Python and R code to do miscellaneous Data Mining tasks. Python code started with the Machine Learning in Action book by Peter Harrington, and since then have moved to using scikit-learn.

src/book/

Examples from Peter Harrington's Machine Learning in Action (MLIA).

The code is not a direct copy of whats in the book or in the github site, but does the same thing. I have tried to make the code shorter and (at least to me) more understandable.

Data files are not copied over. You will find the data files (of the same name as in the code) in the book's source code site on GitHub.

src/event_reco/

My solution for the Kaggle Event Recommendation Challenge. Given a training set of users who are interested/not_interested in events, and user and event metadata and some social (user's friends information) metadata, the objective is to order the events in the test set per user, so events with higher probability are recommended first. The approach I have taken is to construct a set of different kinds of recommenders, and construct features from the recommender scores, then build a predictive model (SGD) to predict the value of interested. The distance from the separating hyperplane is the measure of the likelihood of recommendation.

src/salary_pred/

A solution to the Adzuna Salary Prediction Challenge on Kaggle.
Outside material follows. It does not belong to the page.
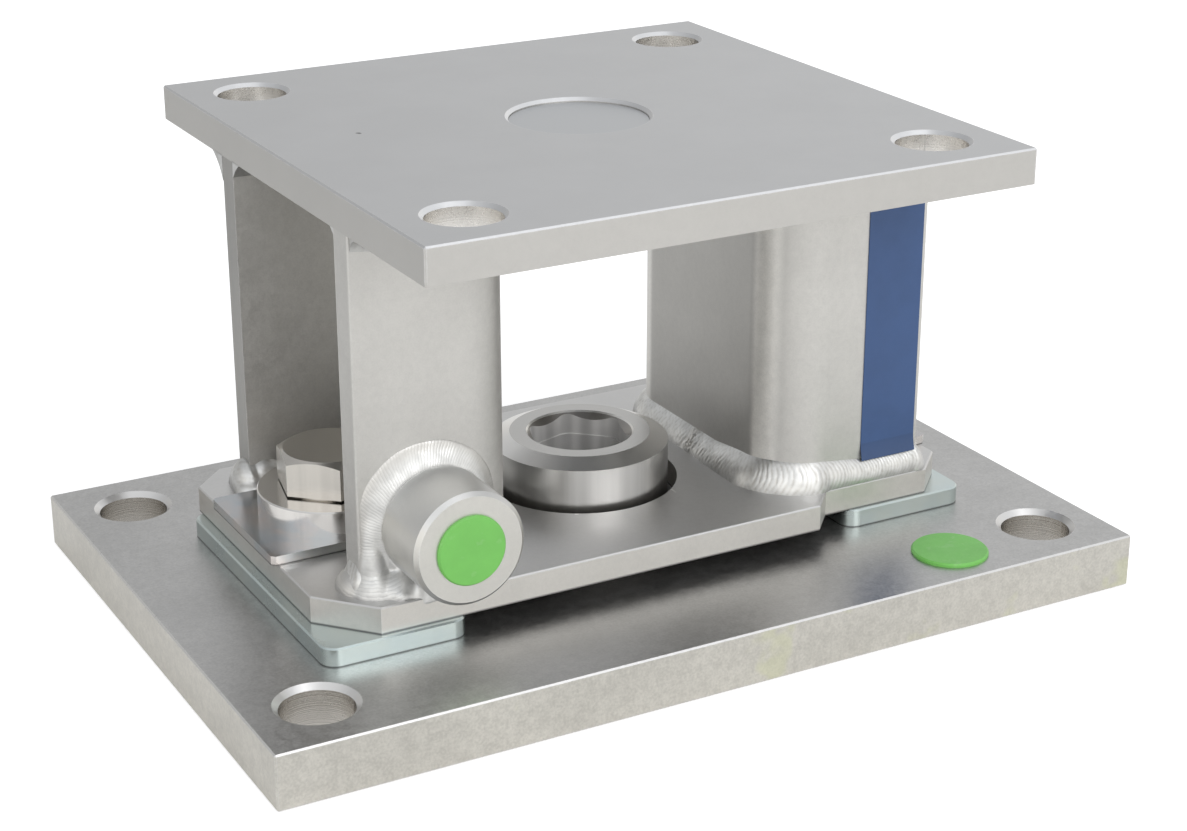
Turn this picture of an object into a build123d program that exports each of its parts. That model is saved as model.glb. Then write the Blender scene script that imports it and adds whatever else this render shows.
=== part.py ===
from build123d import *

import math
import os

# Weighing module for a canister load cell, without its load cell. A base plate carries the lower
# receiver. A welded yoke of a foot plate, two channel posts and a top plate stands over it on two
# forked shims, and two hold-down bolts clamp it for transport.
# Millimetres. Origin at the middle of the base plate's underside, +X along the base, +Z up.
# The front is the side of the round boss, at -Y.

# Base plate
BASE_LENGTH = 295.0
BASE_WIDTH = 200.0
BASE_THICKNESS = 17.5

# Top plate, and how high it stands
TOP_SIDE = 198.0
TOP_THICKNESS = 11.0
OVERALL_HEIGHT = 152.0
PLATE_EDGE_BREAK = 0.5

# Anchor holes in both plates, for M20 bolts
ANCHOR_HOLE_DIAMETER = 22.0
BASE_HOLE_END_DISTANCE = 21.5
BASE_HOLE_SIDE_DISTANCE = 22.0
BASE_HOLE_CHAMFER = 1.7
TOP_HOLE_EDGE_DISTANCE = 22.0
TOP_HOLE_CHAMFER = 1.2

# Channel posts, each bent from one strip of plate and open to the outside
POST_WIDTH = 95.5
POST_WALL = 9.0
POST_BEND_RADIUS = 18.0
POST_GAP = 90.0
POST_EDGE_BREAK = 0.6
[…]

Given a set of job ads, predict the salary for the job. The solution is incomplete and predicts very poorly. Uses NLTK and Scikit-Learn.

src/bird_strikes

A set of visualizations using R. The data was provided as part of a programming assignment using Tableau in the Coursera Introduction to Data Science course. I wanted to see if I could produce something equivalent using R.

src/network_analysis

Partial/In-progress solutions to Coursera's Social Network Analysis course that I took late 2013. My approach was to solve as many questions as I could without depending on visualization tools such as Gephi or Netlogo (and sometimes my solutions are incorrect) and relying on NetworkX and IGraph.

src/enron_network

Code for my Peer Programming Assignment for the Social Network Analysis course on Coursera. I build a graph of people based on the from and to email addresses in the dataset, and investigate various centrality measures and other indicators of node importance (PageRank and HITS Authority) to see how effective they are at finding the guilty (tested against a list of 12 individuals who were found guilty).

src/recsys_eval

Pandas code to answer questions about a evaluation run for multiple recommenders across multiple user neighborhood sizes.

src/yelp_ufc

Scikit-Learn code to build and evaluate 3 Naive Bayes classifers to predict if a review is useful, funny or cool. Uses data from the Yelp challenge on Kaggle that requires solutions to also predict number of votes that a review will receive in each category. I wanted to figure out if Sentiment Analysis could be treated as a classification problem (rather than use polarity keywords).